A personal development enthusiast since her 20s, she highlights the up and downs of significant experiences and events and found it “powerfully cathartic”.

It includes stories of her early family life on a farm in Ireland, her mother’s death when she was 14, struggles with an eating disorder and as a young unmarried mum in London as well as finding true love, her son Ryan’s graduation and the joys of motherhood.

She thought a great deal about opening up her life up to others with the book.

“I was initially fearful and then when I decided to write my book as a wisdom memoir those fears subsided and it felt like an important body of work to inspire others.

“Every story that I told needed to serve a purpose in the book and carry a message that I hoped people could resonate with.

“These stories tackle big life themes such as courage, rejection, loss, celebration, love, life purpose and such like.

“I have opened up some aspects of my life, and I’ve tried along the way to tackle it in a graceful and elegant way with just enough information to engage the reader and communicate the message.

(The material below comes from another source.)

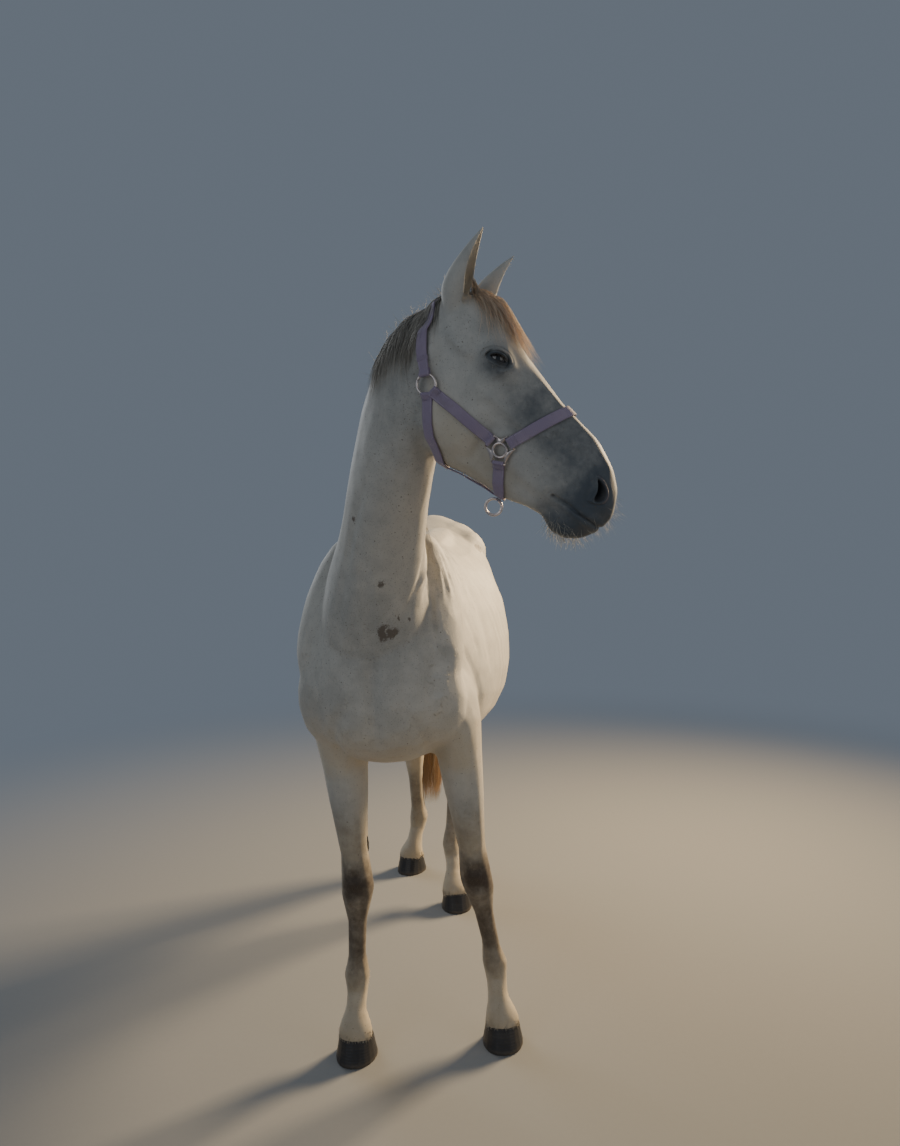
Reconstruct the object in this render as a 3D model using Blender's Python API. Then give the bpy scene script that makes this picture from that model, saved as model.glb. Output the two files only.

“I have received some wonderful feedback from people who have read the book and written to me and shared how certain stories have resonated with them.

“People can say yes, me too, I’ve had that experience and I hadn’t quite looked at it in that way before. It creates a sense of connection and a shift in thinking often happens, which may be small or transformational.

“The book shows others how to discover the treasure that exists in their own lives – we all have it – and so sharing some of my stories to empower others to do that feels important.”

And the good news is that by looking at old stories we can “rewrite” the past.

“We do that all the time – we change our perspectives of situations and tell a different story about them,” she says.

“In the example about the person who felt victimised by their redundancy, they might in time get a new job doing something they had never imagined or turn a hobby into a money-making activity and then look back at their redundancy and tell a story of it being the best thing that ever happened to them.

“It’s important to say here though that we need to recognise that we are where we are and it’s not to judge the story that we or anyone else has about a situation.

“Sometimes these shifts in perspective take time and rewriting the story can become a healing journey.

“Rewriting our stories is about viewing the same set of circumstances with greater awareness within ourselves, from a more expanded level of consciousness, if you like, and sometimes getting there takes time.”